*Exercise instructions*:
Everything from the line containing "make_bracket()" down to the line containing "Point3 = tuple[float, float, float]" is to be returned exactly; include both boundary lines and leave out all others.

*Information supplied*:
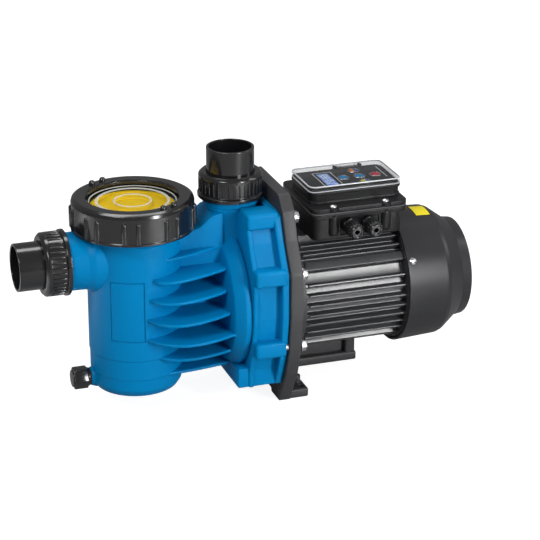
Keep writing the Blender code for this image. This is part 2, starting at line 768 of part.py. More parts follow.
def make_fan_end():
    """Cooling fan, its cover with a slotted rear grille, and the cover's screws."""
    shaft = (0.0, 0.0, SHAFT_Z)
    fan = turned(
        "fan",
        "black_satin",
        ((16, 163), (16, 149), (58, 149), (58, 146.5), (SHAFT_R + GAP, 146.5), (SHAFT_R + GAP, 163)),
        shaft,
        "+X",
        28,
    )
    blades = []
    for i in range(8):
        blade = box(f"fan_blade_{i}", None, (148, 14, SHAFT_Z - 1.2), (161, 56, SHAFT_Z + 1.2))
        turn = math.radians(45 * i)
        blade.location = (
            154.5 * MM,
            35 * math.cos(turn) * MM,
            (SHAFT_Z + 35 * math.sin(turn)) * MM,
        )
        blade.rotation_euler = (turn, 0.0, 0.0)
        blades.append(blade)
    join(fan, *blades)
    wall = FAN_COVER_WALL
    cover = turned(
        "fan_cover",
        "grey_plastic",
        (
            (0, 206),
            (50.4, 206),
            (50.6, 211.8),
            (53.1, 211.8),
            (55, 199.5),
            (70.2, 179),
            (FAN_COVER_R, MOTOR_BACK + 0.6),
            (FAN_COVER_R - wall, MOTOR_BACK + 0.6),
            (70.2 - wall, 178.5),
            (53, 197.5),
            (51, 203.2),
            (0, 203.2),
        ),
        shaft,
        "+X",
        28,
        ring=False,
    )
    slots = []
    for i in range(12):
        turn = math.radians(30 * i + 15)
        slot = box(f"grille_slot_{i}", None, (200, 12, SHAFT_Z - 2.2), (215, 47, SHAFT_Z + 2.2))
        slot.location = (
            206 * MM,
            30 * math.cos(turn) * MM,
            (SHAFT_Z + 30 * math.sin(turn)) * MM,
        )
        slot.rotation_euler = (turn, 0.0, 0.0)
        slots.append(slot)
    for i, degrees in enumerate(SCREW_ANGLES):
        slots.append(radial_drum(f"cover_hole_{i}", None, 2.1, 64.5, 80, degrees, 10))
        screw = radial_drum(f"fan_cover_screw_{i + 1}", "steel", 4.0, 72.8, 74.6, degrees, 14)
        join(screw, radial_drum(f"screw_shank_{i}", None, 1.8, 65.5, 73.5, degrees, 10))
    cut(cover, *slots)


# ---------------------------------------------------------------- terminal box and controller
def make_terminal_box():
    """Open box on the motor with screw columns, gasket, lid screws and cable glands."""
    flange = [rounded(BOX_X, BOX_Y, 9)]
    terminal_box = slab("terminal_box", "grey_plastic", flange, BOX_FLANGE_LOW, BOX_TOP)
    columns = [slab("box_body", None, [rounded(BODY_X, BODY_Y, 8)], BOX_BOTTOM, BOX_TOP - 2)]
    for i, (x, y) in enumerate(SCREW_PLACES):
        side = math.copysign(1.0, y)
        columns.append(drum(f"column_{i}", None, 6.0, 178, BOX_TOP - 1, (x, y + 0.5 * side, 0), sides=14))
    inner = (BODY_X[0] + 3.5, BODY_X[1] - 3.5)
    cavity = slab("box_cavity", None, [rounded(inner, BOX_Y - 13.5, 5)], BOX_BOTTOM + 3, BOX_TOP + 5)
    bay = slab("gland_bay", None, [rounded((62, 101), BODY_Y - 3.5, 3)], BOX_BOTTOM + 5, BOX_TOP - 4)
    join(terminal_box, *columns)
    cut(terminal_box, cavity, bay)
    for i, (x, y) in enumerate(SCREW_PLACES):
        cut(terminal_box, drum(f"column_hole_{i}", None, 2.3, 186, 215, (x, y, 0), sides=10))
    for i, x in enumerate(GLAND_PLACES):
        at = (x, 0.0, GLAND_Z)
        cut(terminal_box, drum(f"gland_hole_{i}", None, 6.4, 38, 60, at, "-Y", 16))
        make_gland(("left", "right")[i], at)
    gasket_loops = [rounded(BOX_X, BOX_Y, 9), rounded(inner, BOX_Y - 13.5, 5)]
    low, high = BOX_TOP + GAP, LID_PLATE_LOW - GAP
    gasket = slab("box_gasket", "rubber", gasket_loops, low, high)
    for i, (x, y) in enumerate(SCREW_PLACES):
        cut(gasket, drum(f"gasket_hole_{i}", None, 2.3, 190, 215, (x, y, 0), sides=10))
        head_low = LID_PLATE_HIGH + GAP
        screw = drum(f"box_screw_{i + 1}", "steel", 4.2, head_low, head_low + 2.6, (x, y, 0), sides=14)
        join(screw, drum(f"box_shank_{i}", None, 1.9, 187, head_low + 1, (x, y, 0), sides=10))


def make_gland(side, at):
    """Cable gland: hexagon body through the box wall and a domed clamping nut."""
    body = tube(f"gland_body_{side}", "black_gloss", 6.0, 3.4, 40, 62.0, at, "-Y", 12)
    join(body, tube(f"gland_hexagon_{side}", None, 9.2, 3.4, BODY_Y + GAP, 55.0, at, "-Y", 6))
    nut_profile = (
        (4.4, 74.5),
        (6.6, 73.5),
        (8.2, 70.5),
        (8.6, 55.4),
        (6.4, 55.4),
        (6.4, 62.4),
        (3.0, 64.0),
        (3.0, 74.5),
    )
    turned(f"gland_nut_{side}", "black_gloss", nut_profile, at, "-Y", 12)


def make_controller():
    """Controller housing, board, keypad with its buttons, window and hinged clear cover."""
    outline = [rounded(BOX_X, BOX_Y, 9)]
    lid_plate = slab("controller_housing", "grey_plastic", outline, LID_PLATE_LOW, LID_PLATE_HIGH)
    head = slab("head_body", None, [rounded(HEAD_X, HEAD_Y, 8)], LID_PLATE_LOW + 2, HEAD_TOP)
    lip_x = (HEAD_X[0] - 1.5, HEAD_X[1] + 1.5)
    lip = slab("head_lip", None, [rounded(lip_x, HEAD_Y + 1.5, 9)], 219, HEAD_TOP)
    pads = []
    for i, (x, y) in enumerate(SCREW_PLACES):
        pads.append(drum(f"screw_pad_{i}", None, 6.5, LID_PLATE_LOW + 1, LID_PLATE_HIGH, (x, y, 0), sides=14))
    ears = []
    for i, x in enumerate((84.4, 113.0)):
        ears.append(box(f"ear_foot_{i}", None, (x, 30, 218), (x + 3.6, HINGE_Y + 2.6, HEAD_TOP - 0.6)))
        ears.append(box(f"ear_{i}", None, (x, HINGE_Y - 2.6, 220), (x + 3.6, HINGE_Y + 2.6, HINGE_Z + 2.4)))
    join(lid_plate, head, lip, *pads, *ears)
    inside = (HEAD_X[0] + 3, HEAD_X[1] - 3)
    cavity = slab("head_cavity", None, [rounded(inside, HEAD_Y - 3, 6)], LID_PLATE_LOW - 3, HEAD_TOP + 5)
    cut(lid_plate, cavity)
    for i, (x, y) in enumerate(SCREW_PLACES):
        cut(lid_plate, drum(f"pad_hole_{i}", None, 2.3, 200, 215, (x, y, 0), sides=10))
    hinge = (0.0, HINGE_Y, HINGE_Z)
    cut(lid_plate, drum("ear_bore", None, 1.7, 80, 120, hinge, "+X", 16))
    drum("hinge_pin", "steel", 1.4, 84.6, 116.4, hinge, "+X", 16)
    box("circuit_board", "board", (42, -25, 212), (128, 25, 213.6))
    keypad_x = (HEAD_X[0] + 0.6, HEAD_X[1] - 0.6)
    window_x = (58.5, 71.5)
    window_loop = rounded(window_x, 19.0, 1.0, 1)
    loops = [rounded(keypad_x, HEAD_Y - 0.6, 8), window_loop]
    middle = BUTTON_MIDDLE_X
    pitch = BUTTON_PITCH
    buttons = {
        "button_left": ((middle - pitch, 0.0), "button_blue"),
        "button_top": ((middle, pitch), "button_orange"),
        "button_middle": ((middle, 0.0), "button_blue"),
        "button_right": ((middle + pitch, 0.0), "button_red"),
        "button_bottom": ((middle, -pitch), "button_yellow"),
    }
    for centre, _ in buttons.values():
        loops.append(circle(BUTTON_R + GAP, centre, 16))
    slab("keypad_panel", "black_satin", loops, KEYPAD_LOW, KEYPAD_HIGH)
    glass = (window_x[0] + GAP, window_x[1] - GAP)
    slab("display_window", "glass", [rounded(glass, 19.0 - GAP, 1.0, 1)], KEYPAD_LOW - 1, KEYPAD_HIGH - 0.2)
    for name, (centre, finish) in buttons.items():
        profile = (
            (0, KEYPAD_HIGH + 1.0),
            (BUTTON_R - 0.6, KEYPAD_HIGH + 1.0),
            (BUTTON_R, KEYPAD_HIGH + 0.5),
            (BUTTON_R, KEYPAD_LOW - 0.4),
            (BUTTON_R + 1.2, KEYPAD_LOW - 0.4),
            (BUTTON_R + 1.2, 219.4),
            (2.0, 219.4),
            (2.0, 215.0),
            (0, 215.0),
        )
        turned(name, finish, profile, (*centre, 0.0), "+Z", 12, ring=False)
    make_display_cover(hinge)


def make_display_cover(hinge):
    """Clear hinged cover over the keypad, open underneath."""
    outer = (HEAD_X[0] - 1.5, HEAD_X[1] + 1.5)
    inner = (outer[0] + 1.8, outer[1] - 1.8)
    cover = slab("display_cover", "clear", [rounded(outer, HEAD_Y + 1.5, 9)], HEAD_TOP + 0.4, COVER_HIGH)
    arms = []
    for i, x in enumerate((88.4, 108.4)):
        high = (x + 4.2, HINGE_Y + 1.0, HINGE_Z + 4.6)
        arms.append(box(f"arm_{i}", None, (x, HEAD_Y - 0.5, HINGE_Z + 0.6), high))
        arms.append(drum(f"knuckle_{i}", None, 2.7, x, x + 4.2, hinge, "+X", 16))
    join(cover, *arms)
    hollow = slab("cover_hollow", None, [rounded(inner, HEAD_Y - 0.3, 7.5)], HEAD_TOP - 3, COVER_HIGH - 1.4)
    cut(cover, hollow, drum("knuckle_bore", None, 1.7, 80, 120, hinge, "+X", 16))


def main():
    """Build the whole pump."""
    clear_scene()
    new_collection("pool_pump")
    new_collection("cutters")
    make_casing()
    make_lid()
    make_union("suction", (SUCTION_FACE_X, 0.0, SUCTION_Z), "-X")
    make_union("discharge", (DISCHARGE_X, 0.0, DISCHARGE_FACE_Z), "+Z")
    make_drain()
    make_wet_end()
    make_bracket()
    make_casing_bolts()
    make_motor()
    make_fan_end()
    make_terminal_box()
    make_controller()


main()
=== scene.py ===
"""Finished look of a self-priming pool pump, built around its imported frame.

Sizes are in millimetres in the pump's own frame: +X runs along the shaft towards the motor,
+Z is up and the near side is -Y. The workshop functions turn them into metres.
"""

from __future__ import annotations

import logging
import math
from dataclasses import dataclass
from enum import Enum
from typing import Iterable, Sequence

import bpy
from mathutils import Matrix, Vector

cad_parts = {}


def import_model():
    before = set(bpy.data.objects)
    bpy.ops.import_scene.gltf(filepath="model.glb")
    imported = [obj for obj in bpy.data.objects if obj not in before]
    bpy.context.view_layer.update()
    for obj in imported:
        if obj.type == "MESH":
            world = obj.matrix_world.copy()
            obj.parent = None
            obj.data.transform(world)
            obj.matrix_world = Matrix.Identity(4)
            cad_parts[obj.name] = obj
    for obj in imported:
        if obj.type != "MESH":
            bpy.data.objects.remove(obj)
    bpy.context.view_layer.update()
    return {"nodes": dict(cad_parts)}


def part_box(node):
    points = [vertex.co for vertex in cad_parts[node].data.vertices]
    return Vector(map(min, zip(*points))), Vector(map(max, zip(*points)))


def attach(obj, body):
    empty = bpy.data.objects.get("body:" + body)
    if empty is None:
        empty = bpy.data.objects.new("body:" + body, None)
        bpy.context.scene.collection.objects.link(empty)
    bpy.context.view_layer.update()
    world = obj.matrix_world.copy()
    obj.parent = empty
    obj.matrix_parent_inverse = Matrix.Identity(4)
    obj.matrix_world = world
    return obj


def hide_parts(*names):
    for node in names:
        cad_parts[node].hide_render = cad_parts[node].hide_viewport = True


LOG = logging.getLogger("pool_pump")
MM = 0.001

Point2 = tuple[float, float]
Point3 = tuple[float, float, float]

BOLTS: tuple[Point2, ...] = ((52.0, 207.0), (80.0, 154.0), (78.0, 74.0))
BOLT_HOLE_R = 4.4
BOX_SCREWS: tuple[Point2, ...] = ((54.0, -46.0), (112.0, -46.0), (54.0, 46.0), (112.0, 46.0))
BOX_HOLE_R = 2.3
DRAIN_Z = 35.5
BASE_Z = 25.2
LID_TOP = 225.4
LID_SEAT = 226.9


class Axis(Enum):
    """Direction that a turned or extruded piece runs along."""

    UP = "+Z"
    FORWARD = "+X"
    BACK = "-X"
    NEAR = "-Y"

    def turn(self) -> Matrix:
        """Return the rotation that takes local +Z to this direction."""
        turns = {
            Axis.UP: Matrix.Identity(4),
            Axis.FORWARD: Matrix.Rotation(math.pi / 2, 4, "Y"),
            Axis.BACK: Matrix.Rotation(-math.pi / 2, 4, "Y"),
            Axis.NEAR: Matrix.Rotation(math.pi / 2, 4, "X"),
        }
        return turns[self]


class Plane(Enum):
    """Plane that a flat outline is drawn in."""

    XY = "horizontal"
    YZ = "across the shaft"
    XZ = "upright, along the shaft"


# ------------------------------------------------------------------ workshop
def take(piece: bpy.types.Object) -> bpy.types.Object:
    """Make a piece the only selected and the active one.

    Args:
        piece: the object to work on.

    Returns:
        The same object.
    """
    bpy.ops.object.select_all(action="DESELECT")
    piece.select_set(True)
    bpy.context.view_layer.objects.active = piece
    return piece


def settle(piece: bpy.types.Object, turn: Matrix, at: Point3) -> bpy.types.Object:
    """Turn a piece, move it to its place and put both into its mesh.

    Args:
        piece: the object, modelled about the origin.
        turn: its rotation.
        at: its place, in millimetres.

    Returns:
        The same object, at the origin.
    """
    take(piece)
    piece.matrix_world = Matrix.Translation(Vector(at) * MM) @ turn
    bpy.ops.object.transform_apply(location=True, rotation=True, scale=True)
    return piece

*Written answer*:
    make_bracket()
    make_casing_bolts()
    make_motor()
    make_fan_end()
    make_terminal_box()
    make_controller()


main()
=== scene.py ===
"""Finished look of a self-priming pool pump, built around its imported frame.

Sizes are in millimetres in the pump's own frame: +X runs along the shaft towards the motor,
+Z is up and the near side is -Y. The workshop functions turn them into metres.
"""

from __future__ import annotations

import logging
import math
from dataclasses import dataclass
from enum import Enum
from typing import Iterable, Sequence

import bpy
from mathutils import Matrix, Vector

cad_parts = {}


def import_model():
    before = set(bpy.data.objects)
    bpy.ops.import_scene.gltf(filepath="model.glb")
    imported = [obj for obj in bpy.data.objects if obj not in before]
    bpy.context.view_layer.update()
    for obj in imported:
        if obj.type == "MESH":
            world = obj.matrix_world.copy()
            obj.parent = None
            obj.data.transform(world)
            obj.matrix_world = Matrix.Identity(4)
            cad_parts[obj.name] = obj
    for obj in imported:
        if obj.type != "MESH":
            bpy.data.objects.remove(obj)
    bpy.context.view_layer.update()
    return {"nodes": dict(cad_parts)}


def part_box(node):
    points = [vertex.co for vertex in cad_parts[node].data.vertices]
    return Vector(map(min, zip(*points))), Vector(map(max, zip(*points)))


def attach(obj, body):
    empty = bpy.data.objects.get("body:" + body)
    if empty is None:
        empty = bpy.data.objects.new("body:" + body, None)
        bpy.context.scene.collection.objects.link(empty)
    bpy.context.view_layer.update()
    world = obj.matrix_world.copy()
    obj.parent = empty
    obj.matrix_parent_inverse = Matrix.Identity(4)
    obj.matrix_world = world
    return obj


def hide_parts(*names):
    for node in names:
        cad_parts[node].hide_render = cad_parts[node].hide_viewport = True


LOG = logging.getLogger("pool_pump")
MM = 0.001

Point2 = tuple[float, float]
Point3 = tuple[float, float, float]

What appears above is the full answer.